Can all of these lines be returned exactly?

☆ ☆ ☆ ☆ ☆ ☆ ☆

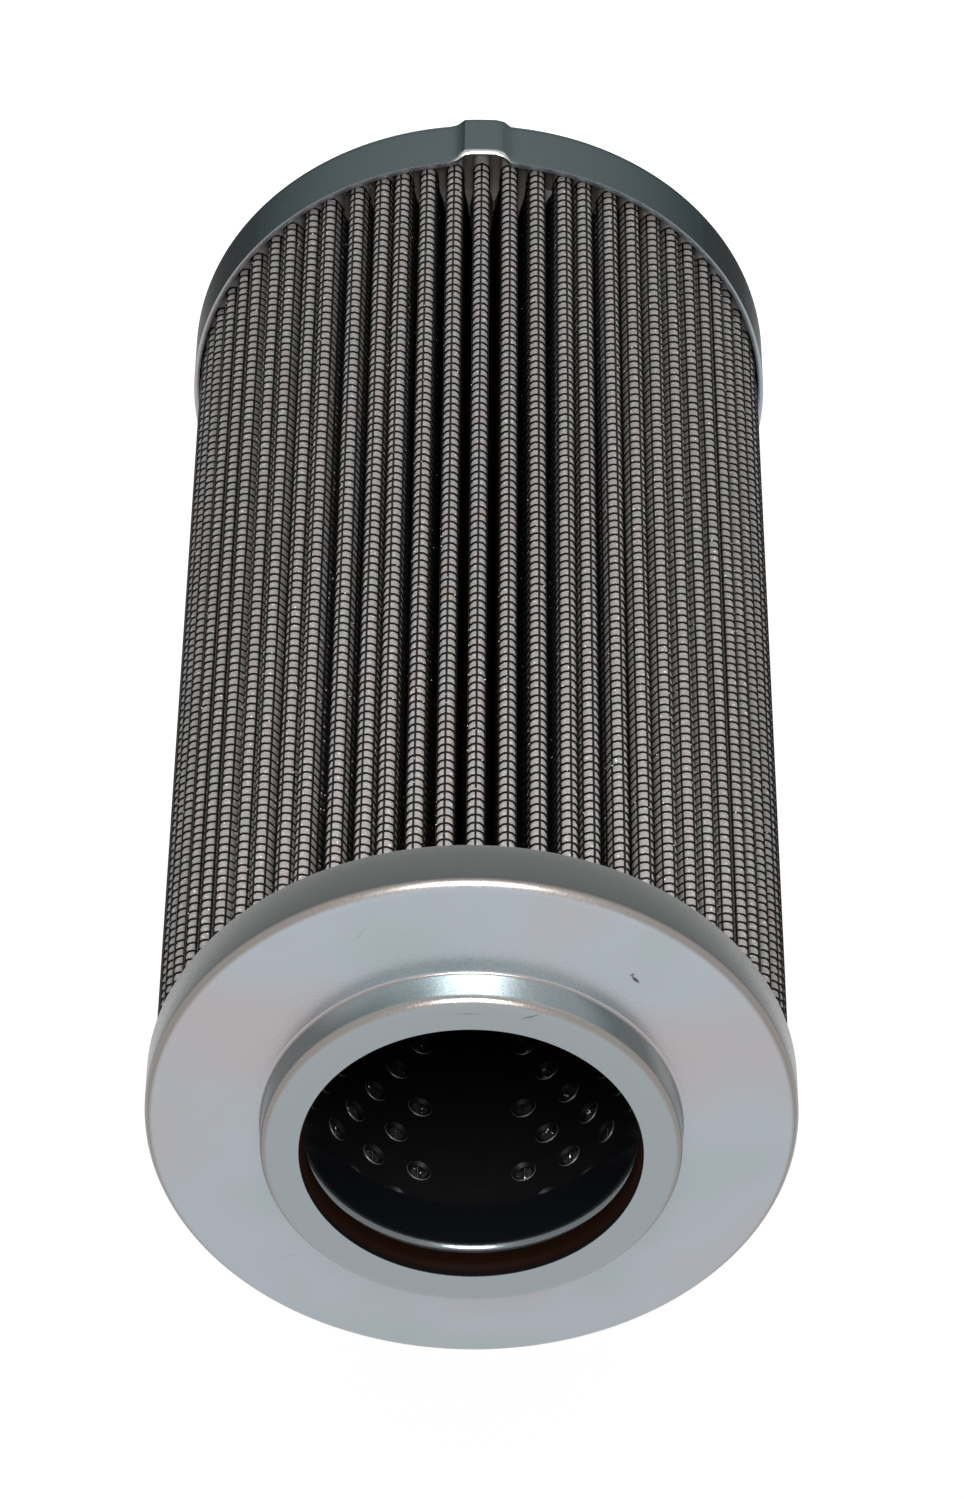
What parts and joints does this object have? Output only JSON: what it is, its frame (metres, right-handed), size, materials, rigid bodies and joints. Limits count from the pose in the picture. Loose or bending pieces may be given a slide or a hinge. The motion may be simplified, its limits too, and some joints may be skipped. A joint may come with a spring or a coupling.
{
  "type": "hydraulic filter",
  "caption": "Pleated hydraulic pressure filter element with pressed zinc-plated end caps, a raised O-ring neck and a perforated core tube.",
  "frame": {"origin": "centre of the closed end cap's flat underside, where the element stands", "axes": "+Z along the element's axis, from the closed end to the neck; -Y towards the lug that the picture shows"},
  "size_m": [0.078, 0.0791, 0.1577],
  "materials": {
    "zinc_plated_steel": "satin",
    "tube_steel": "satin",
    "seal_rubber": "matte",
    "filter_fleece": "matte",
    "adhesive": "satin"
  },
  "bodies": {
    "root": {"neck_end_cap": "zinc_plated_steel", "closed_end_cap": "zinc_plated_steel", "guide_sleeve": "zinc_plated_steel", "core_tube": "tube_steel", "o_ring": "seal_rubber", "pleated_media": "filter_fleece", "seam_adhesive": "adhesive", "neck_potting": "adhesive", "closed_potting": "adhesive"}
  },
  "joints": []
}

☆ ☆ ☆ ☆ ☆ ☆ ☆

◆ Answer to this exercise
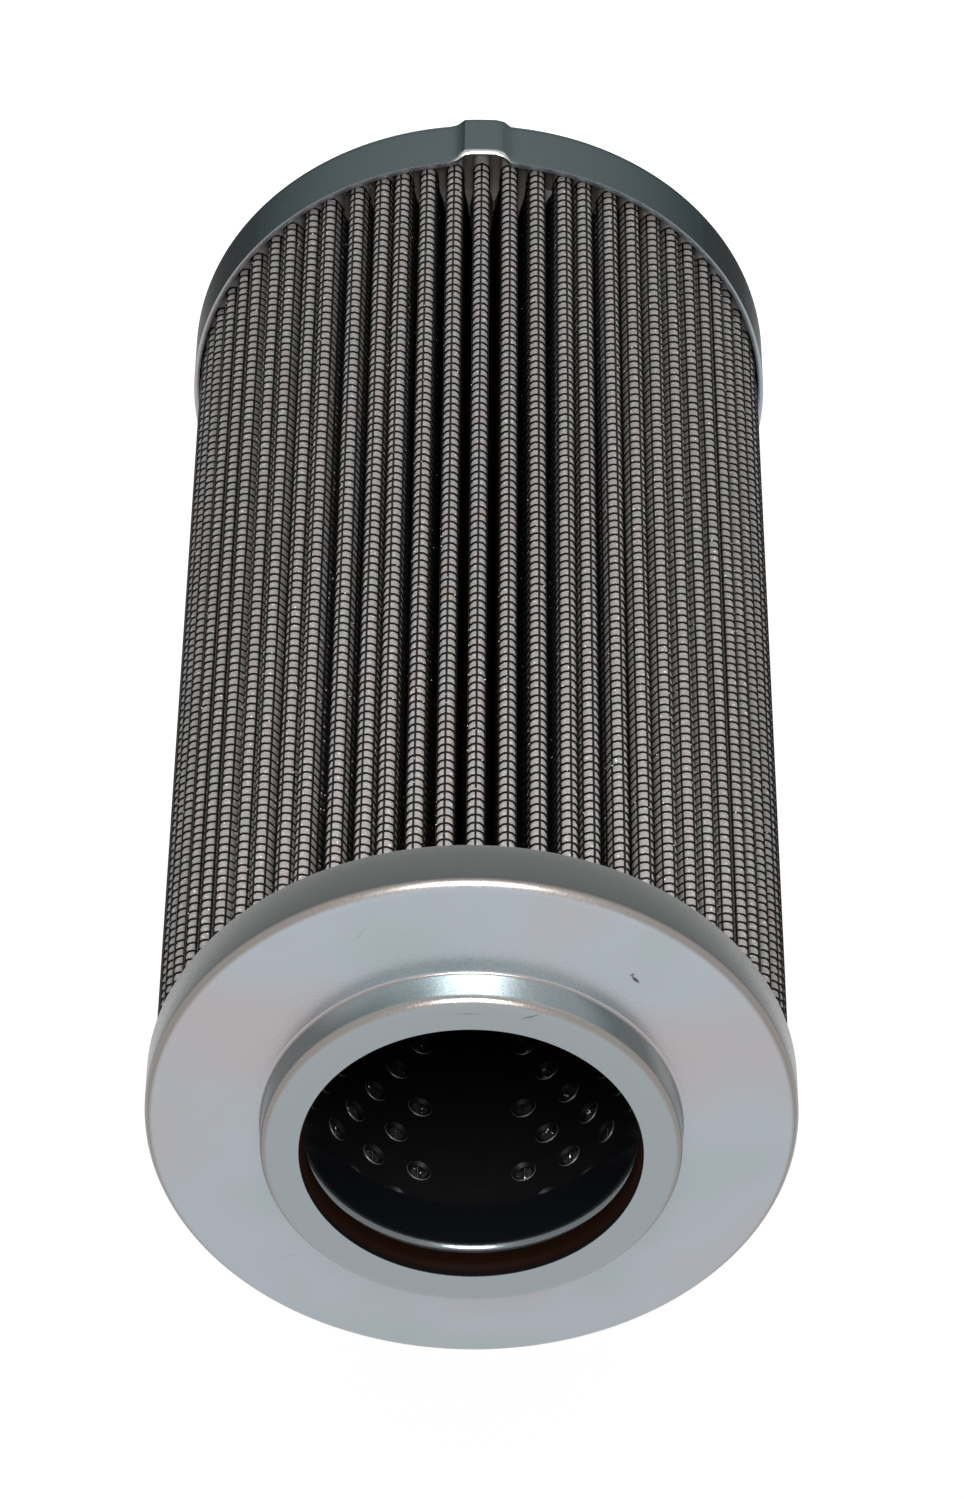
What parts and joints does this object have? Output only JSON: what it is, its frame (metres, right-handed), size, materials, rigid bodies and joints. Limits count from the pose in the picture. Loose or bending pieces may be given a slide or a hinge. The motion may be simplified, its limits too, and some joints may be skipped. A joint may come with a spring or a coupling.
{
  "type": "hydraulic filter",
  "caption": "Pleated hydraulic pressure filter element with pressed zinc-plated end caps, a raised O-ring neck and a perforated core tube.",
  "frame": {"origin": "centre of the closed end cap's flat underside, where the element stands", "axes": "+Z along the element's axis, from the closed end to the neck; -Y towards the lug that the picture shows"},
  "size_m": [0.078, 0.0791, 0.1577],
  "materials": {
    "zinc_plated_steel": "satin",
    "tube_steel": "satin",
    "seal_rubber": "matte",
    "filter_fleece": "matte",
    "adhesive": "satin"
  },
  "bodies": {
    "root": {"neck_end_cap": "zinc_plated_steel", "closed_end_cap": "zinc_plated_steel", "guide_sleeve": "zinc_plated_steel", "core_tube": "tube_steel", "o_ring": "seal_rubber", "pleated_media": "filter_fleece", "seam_adhesive": "adhesive", "neck_potting": "adhesive", "closed_potting": "adhesive"}
  },
  "joints": []
}